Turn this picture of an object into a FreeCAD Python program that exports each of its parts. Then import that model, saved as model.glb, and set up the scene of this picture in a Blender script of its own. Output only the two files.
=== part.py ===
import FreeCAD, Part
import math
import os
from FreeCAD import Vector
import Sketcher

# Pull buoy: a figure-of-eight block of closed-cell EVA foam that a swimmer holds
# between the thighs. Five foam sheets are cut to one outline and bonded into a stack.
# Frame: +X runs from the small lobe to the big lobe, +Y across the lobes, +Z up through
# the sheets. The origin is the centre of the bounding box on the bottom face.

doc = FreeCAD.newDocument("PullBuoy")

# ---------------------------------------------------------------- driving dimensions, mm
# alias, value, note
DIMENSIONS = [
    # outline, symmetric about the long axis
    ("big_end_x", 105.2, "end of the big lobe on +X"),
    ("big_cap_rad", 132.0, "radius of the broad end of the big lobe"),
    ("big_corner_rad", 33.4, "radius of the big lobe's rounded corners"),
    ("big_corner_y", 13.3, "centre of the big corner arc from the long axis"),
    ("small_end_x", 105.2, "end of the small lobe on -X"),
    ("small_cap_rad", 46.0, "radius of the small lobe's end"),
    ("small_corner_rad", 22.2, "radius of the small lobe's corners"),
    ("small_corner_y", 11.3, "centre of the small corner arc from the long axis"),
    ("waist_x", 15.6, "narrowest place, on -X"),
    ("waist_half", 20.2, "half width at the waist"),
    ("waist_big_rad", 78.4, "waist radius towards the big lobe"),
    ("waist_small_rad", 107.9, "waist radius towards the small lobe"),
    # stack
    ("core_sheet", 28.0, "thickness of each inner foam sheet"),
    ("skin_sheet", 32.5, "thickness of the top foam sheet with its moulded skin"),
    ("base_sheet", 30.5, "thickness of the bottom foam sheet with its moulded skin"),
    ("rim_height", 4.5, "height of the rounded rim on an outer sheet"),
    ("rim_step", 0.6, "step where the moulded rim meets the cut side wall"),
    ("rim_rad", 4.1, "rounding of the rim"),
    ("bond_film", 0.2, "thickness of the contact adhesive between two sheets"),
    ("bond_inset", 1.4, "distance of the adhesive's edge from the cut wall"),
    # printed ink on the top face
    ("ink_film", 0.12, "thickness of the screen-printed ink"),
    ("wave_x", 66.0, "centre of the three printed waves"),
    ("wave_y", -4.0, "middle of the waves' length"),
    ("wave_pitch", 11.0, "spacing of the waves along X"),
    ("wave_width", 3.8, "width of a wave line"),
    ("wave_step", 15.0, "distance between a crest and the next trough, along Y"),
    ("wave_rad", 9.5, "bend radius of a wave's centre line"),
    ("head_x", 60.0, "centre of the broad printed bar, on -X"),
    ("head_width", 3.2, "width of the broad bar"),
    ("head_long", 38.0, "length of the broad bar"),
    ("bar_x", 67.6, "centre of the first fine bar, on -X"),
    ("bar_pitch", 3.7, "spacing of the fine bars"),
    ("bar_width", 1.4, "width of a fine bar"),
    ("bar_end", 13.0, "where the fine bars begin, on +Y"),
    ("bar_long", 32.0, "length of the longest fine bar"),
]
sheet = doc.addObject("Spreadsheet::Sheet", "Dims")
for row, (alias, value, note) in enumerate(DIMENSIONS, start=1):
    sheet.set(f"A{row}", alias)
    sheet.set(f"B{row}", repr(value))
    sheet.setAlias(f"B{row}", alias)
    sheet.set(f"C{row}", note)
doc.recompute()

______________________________

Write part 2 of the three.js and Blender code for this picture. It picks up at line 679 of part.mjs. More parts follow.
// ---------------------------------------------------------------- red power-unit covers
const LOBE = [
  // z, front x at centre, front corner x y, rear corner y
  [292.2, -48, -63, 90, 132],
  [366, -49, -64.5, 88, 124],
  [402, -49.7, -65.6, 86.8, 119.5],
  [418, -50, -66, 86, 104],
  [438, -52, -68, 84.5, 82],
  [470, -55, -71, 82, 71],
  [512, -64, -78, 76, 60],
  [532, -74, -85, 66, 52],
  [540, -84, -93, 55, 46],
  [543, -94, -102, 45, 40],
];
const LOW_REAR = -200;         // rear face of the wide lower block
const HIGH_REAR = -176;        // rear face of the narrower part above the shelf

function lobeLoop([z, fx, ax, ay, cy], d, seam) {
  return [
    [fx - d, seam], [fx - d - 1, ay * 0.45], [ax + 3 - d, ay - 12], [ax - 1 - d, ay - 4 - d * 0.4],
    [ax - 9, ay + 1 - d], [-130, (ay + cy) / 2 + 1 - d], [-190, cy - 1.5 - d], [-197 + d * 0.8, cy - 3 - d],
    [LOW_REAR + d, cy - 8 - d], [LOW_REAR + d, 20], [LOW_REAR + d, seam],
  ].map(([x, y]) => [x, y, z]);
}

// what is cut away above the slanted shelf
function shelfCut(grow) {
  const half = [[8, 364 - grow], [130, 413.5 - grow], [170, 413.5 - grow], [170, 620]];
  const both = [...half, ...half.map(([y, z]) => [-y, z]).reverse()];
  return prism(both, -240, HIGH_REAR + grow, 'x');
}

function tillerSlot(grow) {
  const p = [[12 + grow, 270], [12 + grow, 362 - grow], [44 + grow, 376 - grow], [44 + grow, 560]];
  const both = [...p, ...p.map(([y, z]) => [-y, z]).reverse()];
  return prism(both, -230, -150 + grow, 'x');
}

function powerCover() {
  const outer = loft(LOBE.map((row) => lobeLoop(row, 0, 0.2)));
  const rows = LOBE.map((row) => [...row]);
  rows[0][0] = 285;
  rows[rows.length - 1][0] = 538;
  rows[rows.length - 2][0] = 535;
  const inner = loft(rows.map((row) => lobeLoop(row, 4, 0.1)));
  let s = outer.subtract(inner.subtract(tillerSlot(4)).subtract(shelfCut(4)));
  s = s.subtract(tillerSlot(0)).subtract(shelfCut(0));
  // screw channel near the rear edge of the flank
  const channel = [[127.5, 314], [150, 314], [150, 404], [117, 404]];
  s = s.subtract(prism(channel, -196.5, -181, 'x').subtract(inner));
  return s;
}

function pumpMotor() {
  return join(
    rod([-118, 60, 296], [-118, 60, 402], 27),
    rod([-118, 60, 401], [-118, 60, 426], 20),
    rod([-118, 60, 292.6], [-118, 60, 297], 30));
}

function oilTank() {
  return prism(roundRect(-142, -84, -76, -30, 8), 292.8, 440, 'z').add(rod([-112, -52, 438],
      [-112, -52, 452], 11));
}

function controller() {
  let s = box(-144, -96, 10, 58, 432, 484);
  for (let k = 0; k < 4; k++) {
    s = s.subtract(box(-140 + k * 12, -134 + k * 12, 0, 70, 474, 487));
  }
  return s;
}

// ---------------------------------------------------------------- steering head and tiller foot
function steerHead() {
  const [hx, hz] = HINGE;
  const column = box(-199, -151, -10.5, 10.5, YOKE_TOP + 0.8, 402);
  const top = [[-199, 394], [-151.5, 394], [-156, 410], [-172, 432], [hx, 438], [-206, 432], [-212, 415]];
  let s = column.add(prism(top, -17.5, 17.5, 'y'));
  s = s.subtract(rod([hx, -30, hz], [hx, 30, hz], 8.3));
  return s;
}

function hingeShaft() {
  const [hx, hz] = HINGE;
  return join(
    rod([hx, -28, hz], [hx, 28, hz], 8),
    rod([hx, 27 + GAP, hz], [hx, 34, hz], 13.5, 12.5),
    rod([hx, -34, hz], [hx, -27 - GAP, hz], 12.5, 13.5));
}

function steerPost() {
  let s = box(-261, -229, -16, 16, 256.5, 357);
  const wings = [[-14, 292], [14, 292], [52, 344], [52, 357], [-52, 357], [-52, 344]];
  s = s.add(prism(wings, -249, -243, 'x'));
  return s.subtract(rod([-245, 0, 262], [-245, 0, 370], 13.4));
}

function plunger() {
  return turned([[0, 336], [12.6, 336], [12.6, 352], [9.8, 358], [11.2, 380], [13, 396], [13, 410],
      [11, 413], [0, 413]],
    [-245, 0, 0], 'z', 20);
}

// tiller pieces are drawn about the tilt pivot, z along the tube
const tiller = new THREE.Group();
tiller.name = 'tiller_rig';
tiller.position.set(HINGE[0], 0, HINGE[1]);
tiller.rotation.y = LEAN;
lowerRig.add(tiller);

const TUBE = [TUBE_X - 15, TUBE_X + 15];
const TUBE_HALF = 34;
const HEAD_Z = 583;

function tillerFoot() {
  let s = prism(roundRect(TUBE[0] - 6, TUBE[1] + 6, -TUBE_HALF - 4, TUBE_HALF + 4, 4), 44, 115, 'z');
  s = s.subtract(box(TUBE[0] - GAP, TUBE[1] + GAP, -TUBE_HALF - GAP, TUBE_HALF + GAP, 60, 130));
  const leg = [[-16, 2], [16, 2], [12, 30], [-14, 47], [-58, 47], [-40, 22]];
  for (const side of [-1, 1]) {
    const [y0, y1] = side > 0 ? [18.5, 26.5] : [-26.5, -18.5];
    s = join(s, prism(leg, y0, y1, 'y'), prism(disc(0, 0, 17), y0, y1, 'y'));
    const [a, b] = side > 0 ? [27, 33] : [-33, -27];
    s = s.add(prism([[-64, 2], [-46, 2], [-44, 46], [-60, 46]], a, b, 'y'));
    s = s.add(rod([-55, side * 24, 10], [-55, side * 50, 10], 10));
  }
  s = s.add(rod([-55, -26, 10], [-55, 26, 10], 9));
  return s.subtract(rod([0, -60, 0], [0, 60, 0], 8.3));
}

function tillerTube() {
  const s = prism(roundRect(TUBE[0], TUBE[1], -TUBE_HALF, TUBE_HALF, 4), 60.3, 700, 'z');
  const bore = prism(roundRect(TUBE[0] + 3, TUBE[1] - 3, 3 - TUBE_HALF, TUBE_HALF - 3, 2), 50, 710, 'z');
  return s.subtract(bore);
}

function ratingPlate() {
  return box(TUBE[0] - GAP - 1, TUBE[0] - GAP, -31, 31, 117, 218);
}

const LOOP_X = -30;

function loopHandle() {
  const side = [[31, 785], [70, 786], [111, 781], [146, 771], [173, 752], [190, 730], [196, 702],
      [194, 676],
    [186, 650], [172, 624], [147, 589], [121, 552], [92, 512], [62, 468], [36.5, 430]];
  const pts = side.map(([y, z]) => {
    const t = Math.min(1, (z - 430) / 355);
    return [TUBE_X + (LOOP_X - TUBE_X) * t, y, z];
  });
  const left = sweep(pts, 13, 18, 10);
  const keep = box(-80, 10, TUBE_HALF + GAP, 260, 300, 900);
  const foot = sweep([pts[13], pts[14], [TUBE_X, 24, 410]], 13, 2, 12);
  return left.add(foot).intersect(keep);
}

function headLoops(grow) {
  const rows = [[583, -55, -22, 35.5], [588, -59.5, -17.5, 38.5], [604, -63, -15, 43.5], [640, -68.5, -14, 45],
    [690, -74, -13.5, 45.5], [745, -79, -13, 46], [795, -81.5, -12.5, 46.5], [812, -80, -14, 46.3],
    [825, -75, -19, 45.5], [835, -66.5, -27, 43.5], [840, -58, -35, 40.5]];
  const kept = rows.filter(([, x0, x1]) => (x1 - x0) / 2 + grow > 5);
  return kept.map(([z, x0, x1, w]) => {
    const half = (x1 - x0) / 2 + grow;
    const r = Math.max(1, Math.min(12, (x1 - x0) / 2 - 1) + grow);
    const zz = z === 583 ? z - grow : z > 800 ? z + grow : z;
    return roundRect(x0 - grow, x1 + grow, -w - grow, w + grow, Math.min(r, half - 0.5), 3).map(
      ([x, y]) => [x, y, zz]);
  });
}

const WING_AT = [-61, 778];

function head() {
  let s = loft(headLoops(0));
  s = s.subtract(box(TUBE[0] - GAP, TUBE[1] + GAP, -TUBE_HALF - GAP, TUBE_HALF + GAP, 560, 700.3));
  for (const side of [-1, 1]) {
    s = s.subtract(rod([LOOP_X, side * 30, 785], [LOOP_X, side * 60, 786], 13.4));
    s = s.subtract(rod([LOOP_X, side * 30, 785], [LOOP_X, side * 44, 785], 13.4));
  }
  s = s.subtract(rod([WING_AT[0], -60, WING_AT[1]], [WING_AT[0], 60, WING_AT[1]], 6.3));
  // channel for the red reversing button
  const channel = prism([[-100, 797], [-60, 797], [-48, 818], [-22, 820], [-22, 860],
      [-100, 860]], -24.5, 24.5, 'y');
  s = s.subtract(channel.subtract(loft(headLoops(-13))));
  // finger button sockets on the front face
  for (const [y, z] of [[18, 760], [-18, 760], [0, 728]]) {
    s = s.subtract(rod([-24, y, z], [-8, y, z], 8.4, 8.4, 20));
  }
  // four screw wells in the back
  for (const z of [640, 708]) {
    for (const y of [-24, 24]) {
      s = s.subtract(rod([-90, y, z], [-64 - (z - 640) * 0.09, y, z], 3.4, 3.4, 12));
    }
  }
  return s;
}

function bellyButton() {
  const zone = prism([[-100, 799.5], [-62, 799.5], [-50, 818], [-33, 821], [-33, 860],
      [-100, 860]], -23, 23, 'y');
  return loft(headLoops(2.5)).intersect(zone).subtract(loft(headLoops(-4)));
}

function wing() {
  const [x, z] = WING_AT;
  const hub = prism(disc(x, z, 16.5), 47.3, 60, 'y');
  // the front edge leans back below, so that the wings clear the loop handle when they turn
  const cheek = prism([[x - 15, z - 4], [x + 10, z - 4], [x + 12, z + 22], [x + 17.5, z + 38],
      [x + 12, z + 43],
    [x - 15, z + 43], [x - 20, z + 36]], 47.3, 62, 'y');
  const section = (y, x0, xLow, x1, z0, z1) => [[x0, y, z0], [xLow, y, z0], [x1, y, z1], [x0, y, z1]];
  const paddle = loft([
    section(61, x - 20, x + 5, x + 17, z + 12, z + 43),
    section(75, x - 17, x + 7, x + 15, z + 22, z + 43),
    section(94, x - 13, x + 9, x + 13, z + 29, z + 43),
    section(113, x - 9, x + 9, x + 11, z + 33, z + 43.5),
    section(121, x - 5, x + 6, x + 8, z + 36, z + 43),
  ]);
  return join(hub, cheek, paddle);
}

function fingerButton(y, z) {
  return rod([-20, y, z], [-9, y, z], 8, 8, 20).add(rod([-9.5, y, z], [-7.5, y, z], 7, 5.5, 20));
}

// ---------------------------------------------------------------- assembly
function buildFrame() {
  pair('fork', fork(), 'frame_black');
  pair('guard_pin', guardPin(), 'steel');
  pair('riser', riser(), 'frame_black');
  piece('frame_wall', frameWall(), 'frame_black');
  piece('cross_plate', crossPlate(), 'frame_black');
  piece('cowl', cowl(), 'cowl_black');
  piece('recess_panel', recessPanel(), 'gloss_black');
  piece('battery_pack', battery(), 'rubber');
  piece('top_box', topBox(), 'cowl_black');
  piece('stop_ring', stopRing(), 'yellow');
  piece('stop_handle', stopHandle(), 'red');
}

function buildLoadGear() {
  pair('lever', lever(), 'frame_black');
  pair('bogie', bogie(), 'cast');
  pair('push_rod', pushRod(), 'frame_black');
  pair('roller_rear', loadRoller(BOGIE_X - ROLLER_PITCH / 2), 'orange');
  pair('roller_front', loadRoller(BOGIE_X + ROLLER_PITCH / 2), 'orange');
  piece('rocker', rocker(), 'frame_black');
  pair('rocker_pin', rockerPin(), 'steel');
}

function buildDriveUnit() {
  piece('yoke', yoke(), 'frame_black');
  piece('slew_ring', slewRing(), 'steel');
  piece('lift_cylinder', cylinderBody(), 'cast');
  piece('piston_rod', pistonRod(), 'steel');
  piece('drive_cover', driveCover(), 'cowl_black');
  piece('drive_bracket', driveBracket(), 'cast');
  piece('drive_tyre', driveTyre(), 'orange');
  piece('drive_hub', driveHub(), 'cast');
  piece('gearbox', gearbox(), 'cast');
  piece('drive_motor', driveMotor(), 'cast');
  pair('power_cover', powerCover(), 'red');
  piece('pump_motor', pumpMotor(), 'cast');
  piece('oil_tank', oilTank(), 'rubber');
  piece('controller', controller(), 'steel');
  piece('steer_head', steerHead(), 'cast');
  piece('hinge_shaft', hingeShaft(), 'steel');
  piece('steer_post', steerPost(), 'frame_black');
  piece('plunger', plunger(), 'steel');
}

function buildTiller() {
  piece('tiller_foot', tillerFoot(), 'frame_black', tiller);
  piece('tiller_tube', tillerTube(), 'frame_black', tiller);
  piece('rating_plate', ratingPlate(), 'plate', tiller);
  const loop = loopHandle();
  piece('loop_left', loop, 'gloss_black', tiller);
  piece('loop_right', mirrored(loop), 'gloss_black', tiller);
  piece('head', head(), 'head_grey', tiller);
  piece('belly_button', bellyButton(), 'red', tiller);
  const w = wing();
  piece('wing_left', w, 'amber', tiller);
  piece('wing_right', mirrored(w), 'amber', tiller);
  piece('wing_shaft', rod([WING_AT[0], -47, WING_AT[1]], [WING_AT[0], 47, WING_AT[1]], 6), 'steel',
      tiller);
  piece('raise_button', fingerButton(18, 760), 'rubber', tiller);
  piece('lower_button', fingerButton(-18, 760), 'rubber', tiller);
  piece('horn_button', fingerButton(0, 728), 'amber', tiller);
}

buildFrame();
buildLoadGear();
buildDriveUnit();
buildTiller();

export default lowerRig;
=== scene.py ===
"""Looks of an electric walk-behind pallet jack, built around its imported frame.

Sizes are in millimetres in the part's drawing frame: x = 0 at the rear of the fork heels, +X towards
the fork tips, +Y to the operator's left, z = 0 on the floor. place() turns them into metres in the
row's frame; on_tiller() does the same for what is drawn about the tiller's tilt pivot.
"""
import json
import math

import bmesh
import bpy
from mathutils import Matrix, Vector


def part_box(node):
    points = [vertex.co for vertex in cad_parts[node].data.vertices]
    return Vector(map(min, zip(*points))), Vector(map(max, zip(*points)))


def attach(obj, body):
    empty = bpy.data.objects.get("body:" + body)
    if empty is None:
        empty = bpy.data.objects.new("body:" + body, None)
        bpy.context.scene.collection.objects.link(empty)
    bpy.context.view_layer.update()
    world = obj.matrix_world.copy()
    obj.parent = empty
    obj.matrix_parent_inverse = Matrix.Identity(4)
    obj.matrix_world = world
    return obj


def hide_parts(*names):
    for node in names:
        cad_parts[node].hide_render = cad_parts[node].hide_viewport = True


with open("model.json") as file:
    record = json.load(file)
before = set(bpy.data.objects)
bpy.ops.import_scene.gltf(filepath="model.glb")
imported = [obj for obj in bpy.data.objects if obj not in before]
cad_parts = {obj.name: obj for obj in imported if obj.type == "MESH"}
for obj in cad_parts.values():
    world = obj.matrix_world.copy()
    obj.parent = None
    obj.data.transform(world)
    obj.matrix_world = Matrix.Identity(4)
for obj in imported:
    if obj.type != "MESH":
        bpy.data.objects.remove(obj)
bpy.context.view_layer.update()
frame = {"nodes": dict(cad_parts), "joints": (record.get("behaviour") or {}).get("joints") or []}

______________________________

### [OBJECTIVE]
Give again, word for word, every line of the listing above from the one with "piece('belly_button', bellyButton(), 'red', tiller);" to the one with "points = [vertex.co", both inclusive, and nothing beyond them.

### [EXERCISE OUTPUT]
  piece('belly_button', bellyButton(), 'red', tiller);
  const w = wing();
  piece('wing_left', w, 'amber', tiller);
  piece('wing_right', mirrored(w), 'amber', tiller);
  piece('wing_shaft', rod([WING_AT[0], -47, WING_AT[1]], [WING_AT[0], 47, WING_AT[1]], 6), 'steel',
      tiller);
  piece('raise_button', fingerButton(18, 760), 'rubber', tiller);
  piece('lower_button', fingerButton(-18, 760), 'rubber', tiller);
  piece('horn_button', fingerButton(0, 728), 'amber', tiller);
}

buildFrame();
buildLoadGear();
buildDriveUnit();
buildTiller();

export default lowerRig;
=== scene.py ===
"""Looks of an electric walk-behind pallet jack, built around its imported frame.

Sizes are in millimetres in the part's drawing frame: x = 0 at the rear of the fork heels, +X towards
the fork tips, +Y to the operator's left, z = 0 on the floor. place() turns them into metres in the
row's frame; on_tiller() does the same for what is drawn about the tiller's tilt pivot.
"""
import json
import math

import bmesh
import bpy
from mathutils import Matrix, Vector


def part_box(node):
    points = [vertex.co for vertex in cad_parts[node].data.vertices]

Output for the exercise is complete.